HC Deb 08 April 1913 vol 51 cc983-4
35 Mr. WEDGWOOD

asked (1) whether, with reference to the Portsmouth scheme for training and indenturing pauper boys, the right hon. Gentleman, before sanctioning the scheme, will take into account the fact that such State-regulated contract labour will compete injuriously with the labour of independent youths not under Poor Law control; and what precautions he proposes to take to prevent those indentured labourers being used as strike-breakers in trade disputes; (2) whether there is any limit to the age up to which the guardians are or may be able to keep paupers in this form of unfree labour and to appropriate their wages for their keep; and, if not, whether the Board contemplate eventually the organisation of the whole of the Poor Law unemployed into a body of efficient hired artisans, living in compounds under the control of the guardians or other central State Department; (3) whether the President of the Local Government Board's attention has been called to a scheme of the Portsmouth guardians, in which it is proposed to obtain the consent of the Local Government Board to keeping pauper boys under the guardians' control until the age of eighteen, and, with the view of preventing them from drifting into blind alley employment, to apprentice them after school age to some useful trade in the town, keeping them meantime in a specially provided home and appropriating the wages they earn to the cost of their board and lodging, in that home, but allowing them some fraction of their earnings as pocket money; and whether this scheme has yet come before the Board for approval; and (4) whether the Department will fix what proportion of their wages the labourers are to receive as pocket money; and whether the pauper boys themselves are to be in any way consulted as to giving their consent to becoming workers on the arranged terms?

Mr.
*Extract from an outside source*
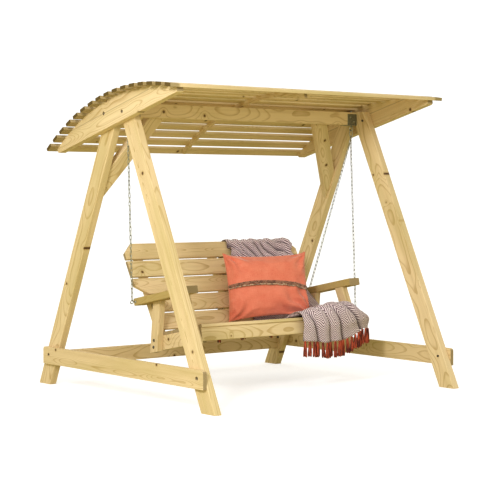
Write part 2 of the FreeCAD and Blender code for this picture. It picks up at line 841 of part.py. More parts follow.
def throw_section(point, outward, left, right, lifts):
    """A band across the bench, flat beneath and scalloped above into one fold for each given lift."""
    out = V(outward).normalize()
    low = [point + X * left, point + X * right]
    step = (right - left) / len(lifts)
    points = low[:]
    for k in range(len(lifts) - 1, -1, -1):
        near = low[0] + X * (k * step) + out * throw_thick
        crest = near + X * (step / 2) + out * lifts[k]
        points += bow(near + X * step, crest, near, throw_steps)
    return points + [low[0] + out * throw_thick]


def front_post_face(height, ahead):
    """A world point at X 0, level with the front faces of the front posts and some way ahead of them."""
    slope = radians(front_post_lean)
    y = post_middle(front_post_top, front_post_lean, height) - (post_width / 2 + ahead) / cos(slope)
    return seat_frame().multVec(V(0, y, height))


def throw_stations():
    """Where the throw bends: up behind the back, over its top, down its face, along the seat and over."""
    back, seat = back_frame(), seat_frame()
    up, ahead = seat.Rotation.multVec(Z), seat.Rotation.multVec(-Y)
    face, rise = back.Rotation.multVec(-Y), back.Rotation.multVec(Z)
    gap = throw_clear
    inside = half_seat - throw_side_clear
    flat = [throw_thick / 4] * 5
    rippled = [throw_fold, throw_fold / 2, throw_fold, throw_fold / 2, throw_fold]
    humped = flat[:3] + [throw_fold, throw_hump]
    behind = back.multVec(V(0, back_slat_thick + stile_depth + gap, back_height - stile_top_inset + gap))
    crease = back_line(0) - gap * (1 + tan(radians(back_recline))) / cos(radians(back_recline))
    nose = seat.multVec(V(0, -seat_nose - gap, gap))
    toe = front_post_face(-seat_slat_thick - seat_rail_height - front_post_drop, throw_side_clear)
    hem = V(0, toe.y, nose.z - throw_front_drop)
    at_post = front_post_face(gap, throw_side_clear)
    return [
        (behind - Z * throw_rear_drop, Y, throw_back_left, throw_back_right, rippled),
        (behind, Y + rise, throw_back_left, throw_back_right, rippled),
        (back.multVec(V(0, back_slat_thick + gap, back_height + gap)), rise - face, throw_back_left,
         throw_back_right, flat),
        (back.multVec(V(0, -gap, back_height + gap)), face + rise, throw_back_left, throw_back_right, flat),
        (back.multVec(V(0, -gap, arm_underside + 2 * arm_thick)), face, throw_back_left, inside, flat),
        (seat.multVec(V(0, crease, gap)), face + up, throw_back_left, inside, flat),
        (seat.multVec(V(0, seat_depth / 2, gap)), up, throw_back_left, inside, humped),
        (at_post, up, throw_front_left, inside, humped),
        (nose, up + ahead, throw_front_left, throw_front_right, rippled),
        (hem, -Y, throw_front_left, throw_front_right, rippled),
    ]


def throw():
    return skinned([throw_section(*station) for station in throw_stations()])


def fringe():
    """The knotted ends, one band of tassels below each woven edge."""
    stations = throw_stations()
    bands = []
    for point, out, left, right, lifts in (stations[0], stations[-1]):
        ends = [throw_section(point - Z * drop, out, left, right, lifts) for drop in (throw_clear, fringe_length)]
        bands.append(skinned(ends))
    return bands


def save(name, solids):
    shape = solids[0] if len(solids) == 1 else Part.makeCompound(solids)
    shape.exportStep("parts/" + name + ".step")


def build_stand():
    bolt_points = stretcher_bolt_points()
    rib_points = rib_bolt_points()
    for name, side in SIDES:
        front = leg(side, False)
        rear = leg(side, True)
        save("leg_front_" + name, [drilled(front, side, [p for p in bolt_points + rib_points if p[0] < 0])])
        save("leg_rear_" + name, [drilled(rear, side, [p for p in bolt_points + rib_points if p[0] > 0])])
        save("side_stretcher_" + name, [side_stretcher(side)])
        save("knee_brace_" + name, [knee_brace(side)])
        lower, upper = rib_parts(side)
        save("rib_board_" + name, [lower])
        save("rib_arch_" + name, [upper])
        save("beam_shoe_" + name, [beam_shoe(side)])
        save("beam_eye_" + name, [beam_eye(side)])
    save("ridge_beam", [ridge_beam()])
    save("rear_stretcher", [rear_stretcher()])
    save("middle_rib", [middle_rib()])
    slats = roof_slats()
    third = round(len(slats) / 3)
    save("roof_slats_rear", slats[:third])
    save("roof_slats_middle", slats[third:-third])
    save("roof_slats_front", slats[-third:])
    face = half_frame + side_stretcher_thick
    save("stretcher_bolts", [frame_bolt(y, z, face, s) for _, s in SIDES for y, z in bolt_points])
    save("rib_bolts", [frame_bolt(y, z, rib_outer, s) for _, s in SIDES for y, z in rib_points])
    save("shoe_screws", shoe_screws())


def build_bench():
    save("seat_apron", [seat_apron()])
    save("seat_rail_middle", [middle_rail()])
    save("seat_rear_rail", [rear_rail()])
    bolts = bench_bolts()
    drills = [eye_hole(where, side) for where in ("front", "rear") for _, side in SIDES]
    for k, slat in enumerate(seat_slats()):
        save("seat_slat_%d" % (k + 1), [slat])
    for k, slat in enumerate(back_slats()):
        save("back_slat_%d" % (k + 1), [slat])
    save("back_stile_middle", [back_stile(0)])
    for name, side in SIDES:
        save("seat_rail_" + name, [side_rail(side).cut(bolts)])
        save("back_stile_" + name, [back_stile(side * (stile_outer - stile_width / 2)).cut(bolts)])
        save("arm_" + name, [arm(side).cut(drills)])
        front = post(side, front_post_top, front_post_lean, front_post_drop)
        rear = post(side, rear_post_top, rear_post_lean, rear_post_drop)
        save("post_front_" + name, [front.cut(drills + bolts)])
        save("post_rear_" + name, [rear.cut(bolts)])
        save("quick_link_" + name, [quick_link(side)])
        for where in ("front", "rear"):
            save("chain_%s_%s" % (where, name), chain(where, side))
    save("bench_eyes", [bench_eye(where, side) for where in ("front", "rear") for _, side in SIDES])
    save("bench_bolts", bolts)
    cover = throw()
    save("throw", [cover])
    save("cushion", [cushion(cover)])
    save("throw_fringe", fringe())


os.makedirs("parts", exist_ok=True)
build_stand()
build_bench()
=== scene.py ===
"""Looks of a garden swing seat: pine boards, zinc chains, a coral cushion and a fringed throw.

Everything is in metres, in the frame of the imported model: +X along the seat, +Y to the rear, +Z up.
"""
import json
import math
import random
from functools import partialmethod

import bpy
import numpy as np
from bpy.props import FloatProperty, FloatVectorProperty, IntProperty, PointerProperty
from mathutils import Euler, Matrix, Vector, noise
from mathutils.bvhtree import BVHTree


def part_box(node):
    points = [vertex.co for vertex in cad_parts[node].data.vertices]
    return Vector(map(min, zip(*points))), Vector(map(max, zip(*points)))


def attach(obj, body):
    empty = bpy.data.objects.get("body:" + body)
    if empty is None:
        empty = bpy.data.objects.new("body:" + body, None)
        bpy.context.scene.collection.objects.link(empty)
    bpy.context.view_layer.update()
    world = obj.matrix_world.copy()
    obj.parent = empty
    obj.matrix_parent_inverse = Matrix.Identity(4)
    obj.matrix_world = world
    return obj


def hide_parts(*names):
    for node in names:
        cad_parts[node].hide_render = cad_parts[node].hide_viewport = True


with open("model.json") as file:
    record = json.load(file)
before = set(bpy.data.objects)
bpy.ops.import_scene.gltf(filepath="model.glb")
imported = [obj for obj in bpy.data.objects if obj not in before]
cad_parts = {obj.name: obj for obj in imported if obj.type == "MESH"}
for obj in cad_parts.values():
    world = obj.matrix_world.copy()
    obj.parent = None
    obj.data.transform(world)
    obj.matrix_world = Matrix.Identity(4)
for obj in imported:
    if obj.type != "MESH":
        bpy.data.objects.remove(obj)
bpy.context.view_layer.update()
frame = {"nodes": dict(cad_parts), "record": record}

bl_info = {
    "name": "Garden Swing Seat",
    "version": (1, 0, 0),
    "blender": (4, 5, 0),
    "location": "View3D > Sidebar > Swing Seat",
    "description": "Dresses a garden swing seat with timber, chains, a cushion and a throw",
    "category": "Object",
}

SIDES = ("left", "right")
X, Y, Z = Vector((1, 0, 0)), Vector((0, 1, 0)), Vector((0, 0, 1))


def srgb(red, green, blue):
    """A linear colour from 8-bit screen values."""
    return tuple(c / 12.92 if c <= 0.04045 else ((c + 0.055) / 1.055) ** 2.4
                 for c in (red / 255, green / 255, blue / 255))


def colour(name, description, red, green, blue):
    return FloatVectorProperty(name=name, description=description, default=srgb(red, green, blue),
                               subtype="COLOR", size=3, min=0, max=1)


def length(name, description, metres):
    return FloatProperty(name=name, description=description, default=metres, min=0,
                         subtype="DISTANCE", unit="LENGTH")


def angle(name, description, degrees):
    return FloatProperty(name=name, description=description, default=math.radians(degrees),
                         subtype="ANGLE", unit="ROTATION")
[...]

BURNS

I received yesterday a communication from the Portsmouth guardians giving the outlines of the scheme which I suppose is that to which my hon. Friend refers. Before deciding whether to consent to the proposal I shall obtain somewhat fuller particulars.

Mr. WEDGWOOD

Will the right hon. Gentleman allow me to see that scheme?

Mr. BURNS

If the hon. Member will put a question down I will do my best to provide him with information.

Mr. ROBERT HARCOURT

Is the phrase "indentured labourers" an accurate description?

Mr. BURNS

No; I should say it was an illuminative title.